The researchers say that others in the field were skeptical that this could be done in one step since previous research had only shown direct production of C1 and small amounts of C2 products.

“We conducted some experiments with carbon dioxide that was isotopically labeled, which allows you to track where the carbon goes,” Dennis explains. “We could see that particular labeled atom of carbon actually shows up in the liquid product. That gives us a high degree of confidence that we are converting that carbon dioxide gas into that liquid carbon product, and it’s not carbon that’s coming from contamination or something else.”

Using a flow photoreactor in the CREST laboratory, carbon dioxide and steam were flowed at up to 6 atmospheres of pressure over the catalyst bed that was heated to 180-200 degrees Celsius and irradiated with four 250- watt mercury-vapor lamps. The photothermal process was found to generate hydrocarbons up to C13 in a single step.

The team—which includes postdoctoral research associate Wilaiwan Chanmanee and graduate research student Md. Fakrul Islam—published its findings in the March 8 issue of the Proceedings of the National Academy of Sciences. Their research was supported in part by a $430,346 NSF grant to MacDonnell and Norma Tacconi, retired research associate professor of chemistry and biochemistry.

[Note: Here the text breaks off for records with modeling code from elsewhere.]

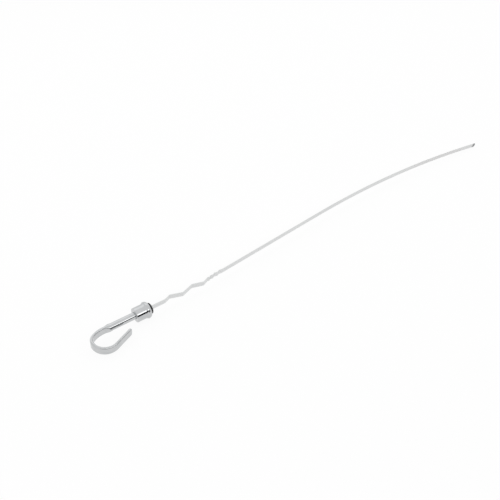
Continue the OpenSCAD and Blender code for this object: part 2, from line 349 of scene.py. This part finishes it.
def forged_handle():
    """The handle, drawn out of one ring of points: a tenon and a round shank, which is flattened
    into a strip and bent into the hook. Forging leaves the strip's edges crowned."""
    deselect()
    bpy.ops.mesh.primitive_circle_add(vertices=96, radius=1)
    piece = bpy.context.object
    piece.name = piece.data.name = "forged_handle"
    bpy.ops.object.mode_set(mode="EDIT")
    mesh = bmesh.from_edit_mesh(piece.data)
    turn = mesh.verts.layers.float.new("turn")
    for vertex in mesh.verts:
        vertex[turn] = math.atan2(vertex.co.y, vertex.co.x)
    bmesh.update_edit_mesh(piece.data)
    bpy.ops.mesh.select_all(action="SELECT")
    for count, (x, y, heading, *shape) in enumerate(bar_stations()):
        if count:
            bpy.ops.mesh.extrude_edges_move()
        mesh = bmesh.from_edit_mesh(piece.data)
        turn = mesh.verts.layers.float["turn"]
        left = side(heading)
        for vertex in mesh.verts:
            if vertex.select:
                across, up = bar_section(vertex[turn], *shape)
                vertex.co = (x + left[0] * across, y + left[1] * across, up)
        bmesh.update_edit_mesh(piece.data)
        if count == 0:
            bpy.ops.mesh.duplicate()
            bpy.ops.mesh.edge_face_add()
            bpy.ops.mesh.select_all(action="DESELECT")
            mesh = bmesh.from_edit_mesh(piece.data)
            for edge in mesh.edges:
                edge.select = not edge.link_faces
            bmesh.update_edit_mesh(piece.data)
    bpy.ops.mesh.edge_face_add()
    bpy.ops.mesh.select_all(action="SELECT")
    bpy.ops.mesh.remove_doubles(threshold=0.0002)
    bpy.ops.object.mode_set(mode="OBJECT")
    cut_slot(piece)
    settle(piece, stick_matrix())
    bpy.ops.object.shade_smooth_by_angle(angle=math.radians(38))
    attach(piece, "root")
    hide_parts("handle")
    return piece


def cut_slot(piece):
    """Saw the slot that the blade's tang sits in."""
    deselect()
    low = SPIGOT_END - TANG_LENGTH - SLOT_SPARE
    bpy.ops.mesh.primitive_cube_add(size=1, location=((low + SPIGOT_END + 1) / 2, 0, 0),
                                    scale=(SPIGOT_END + 1 - low, BLADE_THICKNESS, 8))
    saw = bpy.context.object
    cut = piece.modifiers.new("slot", "BOOLEAN")
    cut.operation, cut.object, cut.solver = "DIFFERENCE", saw, "EXACT"
    apply_modifiers(piece)
    bpy.data.objects.remove(saw)


def turned_cap():
    """The stopper cap, spun from its half section as on a lathe, with a broken edge at each
    corner that the plate would otherwise burn on."""
    collar = -LIP_LENGTH - COLLAR_LAND
    lip = (LIP_LENGTH ** 2 + LIP_DROP ** 2) / (2 * LIP_DROP)
    lip_end = 90 - math.degrees(math.asin(LIP_LENGTH / lip))
    rise = COLLAR_RADIUS - CAP_RADIUS
    flare = (FLARE_LENGTH ** 2 + rise ** 2) / (2 * rise)
    turn = math.asin(FLARE_LENGTH / flare)

    def bow(x, r, radius, start, end, steps):
        """Points on a round corner about (x, r), from one angle to the other."""
        return [(x + radius * math.cos(math.radians(start + (end - start) * i / steps)),
                 r + radius * math.sin(math.radians(start + (end - start) * i / steps)))
                for i in range(steps + 1)]

    section = [(-CAP_LENGTH + SOCKET_DEPTH, TENON_RADIUS),
               (-CAP_LENGTH + SOCKET_DEPTH, SOCKET_RADIUS)]
    section += bow(-CAP_LENGTH + SOCKET_EDGE, SOCKET_RADIUS + SOCKET_EDGE, SOCKET_EDGE, 270, 180, 3)
    section += bow(-CAP_LENGTH + CAP_EDGE, CAP_RADIUS - CAP_EDGE, CAP_EDGE, 180, 90, 6)
    section += [(collar - FLARE_LENGTH + flare * math.sin(turn * i / 12),
                 CAP_RADIUS + flare * (1 - math.cos(turn * i / 12))) for i in range(13)]
    section += bow(-LIP_LENGTH, COLLAR_RADIUS - lip, lip, 90, lip_end, 14)
    section += [(0, RECESS_RADIUS), (-RECESS_DEPTH, RECESS_RADIUS), (-RECESS_DEPTH, GROOVE_RADIUS),
                (NOSE_START, GROOVE_RADIUS), (NOSE_START, NOSE_RADIUS)]
    section += bow(SPIGOT_END - NOSE_EDGE, NOSE_RADIUS - NOSE_EDGE, NOSE_EDGE, 90, 0, 6)
    section += [(SPIGOT_END, TENON_RADIUS)]
    deselect()
    bpy.ops.mesh.primitive_circle_add(vertices=len(section), radius=1)
    piece = bpy.context.object
    piece.name = piece.data.name = "turned_cap"
    for vertex, (x, r) in zip(piece.data.vertices, section):
        vertex.co = (x, 0, r)
    bpy.ops.object.mode_set(mode="EDIT")
    bpy.ops.mesh.select_all(action="SELECT")
    bpy.ops.mesh.spin(steps=128, angle=2 * math.pi, center=(0, 0, 0), axis=(1, 0, 0))
    bpy.ops.mesh.select_all(action="SELECT")
    bpy.ops.mesh.remove_doubles(threshold=0.002)
    bpy.ops.object.mode_set(mode="OBJECT")
    settle(piece, stick_matrix())
    bpy.ops.object.shade_smooth_by_angle(angle=math.radians(28))
    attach(piece, "root")
    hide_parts("cap")
    return piece


def moulded_seal():
    """The sealing ring, with the thin flash line that the two halves of its mould leave."""
    deselect()
    bpy.ops.mesh.primitive_torus_add(
        major_segments=96, minor_segments=32, major_radius=SEAL_RADIUS - SEAL_SECTION,
        minor_radius=SEAL_SECTION, location=(SEAL_PLACE, 0, 0), rotation=(0, math.pi / 2, 0))
    piece = bpy.context.object
    piece.name = piece.data.name = "moulded_seal"
    bpy.ops.object.mode_set(mode="EDIT")
    reach = SEAL_RADIUS - 0.001
    select_edges(piece, lambda edge: all(v.co.xy.length > reach and abs(v.co.z) < 0.001
                                         for v in edge.verts))
    bpy.ops.mesh.bevel(offset=0.05, segments=2)
    bpy.ops.object.mode_set(mode="OBJECT")
    settle(piece, stick_matrix())
    bpy.ops.object.shade_smooth_by_angle(angle=math.radians(40))
    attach(piece, "root")
    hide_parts("seal")
    return piece


plate = chromium_plate()
steel = spring_steel()
rubber = nitrile_rubber()
dress(forged_handle(), plate)
dress(turned_cap(), plate)
dress(moulded_seal(), rubber)
dress(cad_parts["blade"], steel)


# Studio

def studio_floor():
    """A plain white table. It shows white to the camera and in the chrome, and keeps a soft
    shadow under the stick."""
    deselect()
    bpy.ops.mesh.primitive_plane_add(size=6, location=(0, 0, 0))
    floor = bpy.context.object
    floor.name = floor.data.name = "studio_floor"
    material, tree = new_material("matt_white_table")
    rays = add(tree, "ShaderNodeLightPath")
    seen = add(tree, "ShaderNodeMath", {"operation": "MAXIMUM"},
               {0: rays.outputs["Is Camera Ray"], 1: rays.outputs["Is Glossy Ray"]})
    share = add(tree, "ShaderNodeMath", {"operation": "MULTIPLY", 1: WHITE_SHARE},
                {0: seen.outputs[0]})
    matt = add(tree, "ShaderNodeBsdfDiffuse", {"Color": srgb("FBFBFB")})
    white = add(tree, "ShaderNodeEmission", {"Strength": 1.0})
    mix = add(tree, "ShaderNodeMixShader",
              links={0: share.outputs[0], 1: matt.outputs[0], 2: white.outputs[0]})
    close(tree, mix)
    floor.data.materials.append(material)


def studio_world():
    """A plain white room, which the camera and the polished metal both see as white."""
    world = bpy.data.worlds.new("white_room")
    bpy.context.scene.world = world
    world.use_nodes = True
    tree = world.node_tree
    tree.nodes.clear()
    rays = add(tree, "ShaderNodeLightPath")
    seen = add(tree, "ShaderNodeMath", {"operation": "MAXIMUM"},
               {0: rays.outputs["Is Camera Ray"], 1: rays.outputs["Is Glossy Ray"]})
    colour = add(tree, "ShaderNodeMix",
                 {"data_type": "RGBA", 6: (ROOM_LEVEL,) * 3 + (1,), 7: (1, 1, 1, 1)},
                 {0: seen.outputs[0]})
    back = add(tree, "ShaderNodeBackground", {"Strength": 1.0}, {"Color": colour.outputs[2]})
    add(tree, "ShaderNodeOutputWorld", links={"Surface": back.outputs[0]})


def black_card():
    """A black card stands on the camera's side of the table, as is set up for polished metal. The
    chrome mirrors it as a dark line. The camera doesn't see it when it goes round the stick."""
    deselect()
    bpy.ops.mesh.primitive_plane_add(size=1, location=(CARD_X, CARD_Y, CARD_HEIGHT / 2),
                                     rotation=(math.pi / 2, 0, 0))
    card = bpy.context.object
    card.name = card.data.name = "black_card"
    card.scale = (CARD_WIDTH, CARD_HEIGHT, 1)
    bpy.ops.object.transform_apply(location=True, rotation=True, scale=True)
    material, tree = new_material("matt_black_card")
    close(tree, add(tree, "ShaderNodeBsdfDiffuse", {"Color": srgb("1A1A1A")}))
    card.data.materials.append(material)
    card.visible_camera = False


def softbox(name, place, aim, size, power):
    deselect()
    bpy.ops.object.light_add(type="AREA", location=place)
    lamp = bpy.context.object
    lamp.name = lamp.data.name = name
    lamp.data.shape = "RECTANGLE"
    lamp.data.size, lamp.data.size_y = size
    lamp.data.energy = power
    lamp.rotation_euler = (Vector(aim) - Vector(place)).to_track_quat("-Z", "Y").to_euler()


def photograph_camera():
    """Stands where the photograph appears to be taken from, 359 mm above the table."""
    heading = math.radians(-38.4395)
    tilt = math.radians(37.4354)
    data = bpy.data.cameras.new("camera")
    camera = bpy.data.objects.new("camera", data)
    bpy.context.scene.collection.objects.link(camera)
    data.sensor_width = SENSOR
    data.lens = SENSOR * FOCAL_PIXELS / FRAME_PIXELS
    data.clip_start, data.clip_end = 0.01, 20
    turn = Matrix.Rotation(heading, 4, "Z")
    camera.matrix_world = (turn @ Matrix.Translation((-0.097394, -0.519726, 0.358951))
                           @ Matrix.Rotation(math.pi / 2 - tilt, 4, "X"))
    bpy.context.scene.camera = camera


studio_floor()
studio_world()
black_card()
softbox("key_softbox", (-0.1, -0.9, 0.6), (-0.1, 0, 0), (1.2, 0.3), 1.5)
softbox("fill_softbox", (0.1, 0.7, 0.8), (0, 0, 0), (1.6, 0.8), 1)
photograph_camera()
bpy.context.scene.view_settings.view_transform = "Standard"
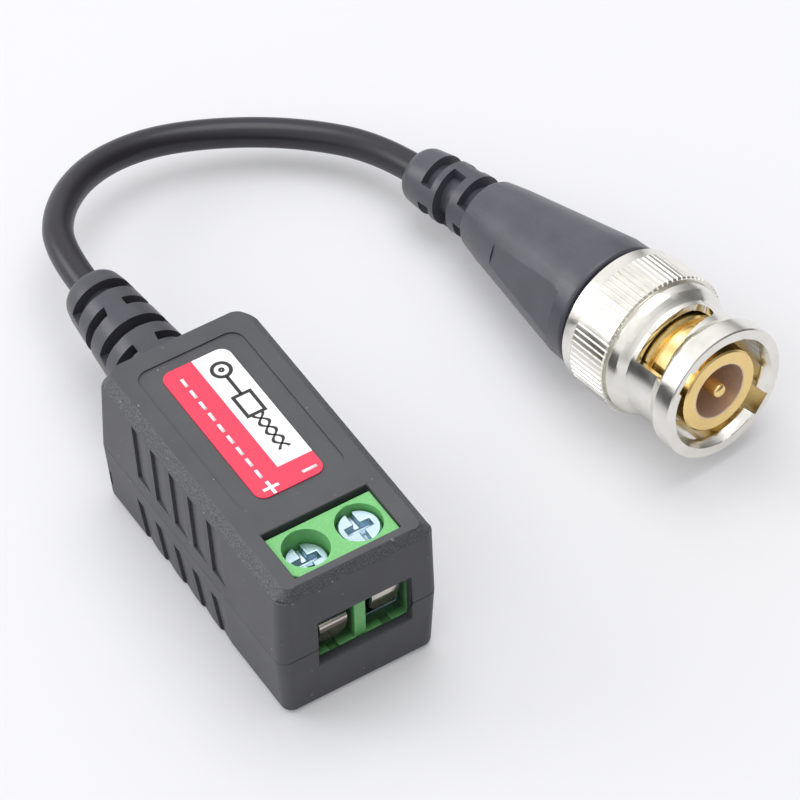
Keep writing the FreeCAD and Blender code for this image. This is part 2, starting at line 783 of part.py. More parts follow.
def build_case_relief():
    body = new_body("case_relief")
    bore = "cord_radius"
    flange = "-(back_wall + relief_flange_thick)"
    profile = [
        (flange, bore),
        (flange, "relief_flange_radius"),
        ("-back_wall", "relief_flange_radius"),
        ("-back_wall", "relief_neck_radius"),
        ("0", "relief_neck_radius"),
        ("0", "relief_root_radius"),
        ("relief_taper", "relief_tip_radius"),
        ("relief_length", "relief_nose_radius"),
        ("relief_length", bore),
    ]
    turned = sketch(body, "TurnedOutline", "XY_Plane", [profile])
    revolve(body, "Turned", turned)
    nose = (size("relief_length"), size("relief_nose_radius"))
    round_edges(body, "NoseRound", "relief_nose_round", lambda e: circle_at(e, nose[0], nose[1]))
    open_angle = "180 - relief_rib_angle"
    rows = [("RowA", "XZ_Plane", "relief_row_a", "relief_slot_long"),
            ("RowB", "XY_Plane", "relief_row_b", "relief_slot_short"),
            ("RowC", "XZ_Plane", "relief_row_c", "relief_slot_long"),
            ("RowD", "XY_Plane", "relief_row_d", "relief_slot_short")]
    for name, role, start, width in rows:
        slot_row(body, name, role, start, width, "relief_core_radius", "relief_root_radius", open_angle)
    turn = Rot(V(0, 0, 1), 180).multiply(Rot(V(1, 0, 0), size("relief_roll")))
    body.Placement = FreeCAD.Placement(V(0, 0, 0), turn)
    # the relief's shoulder lies on the drafted back wall at its own height
    body.setExpression(".Placement.Base.x", ex("-case_length/2"))
    body.setExpression(".Placement.Base.z", ex("relief_height"))
    return body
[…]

Dennis and MacDonnell’s discovery was inspired in part by their work on the conversion of natural gas to liquid fuels with Fort Worth-based Greenway Innovative Energy, which this year has committed over $1 million in gifts and sponsored research to UTA.

The researchers plan to build a new reactor that could withstand a significant increase in pressure, up to 20 atmospheres. Dennis and MacDonnell also have filed a patent application for their technology and hope to find an industry partner to help them further develop the project.

“It’s exciting to work on something that could have a commercial application and actually change the way we do things in society,” MacDonnell says.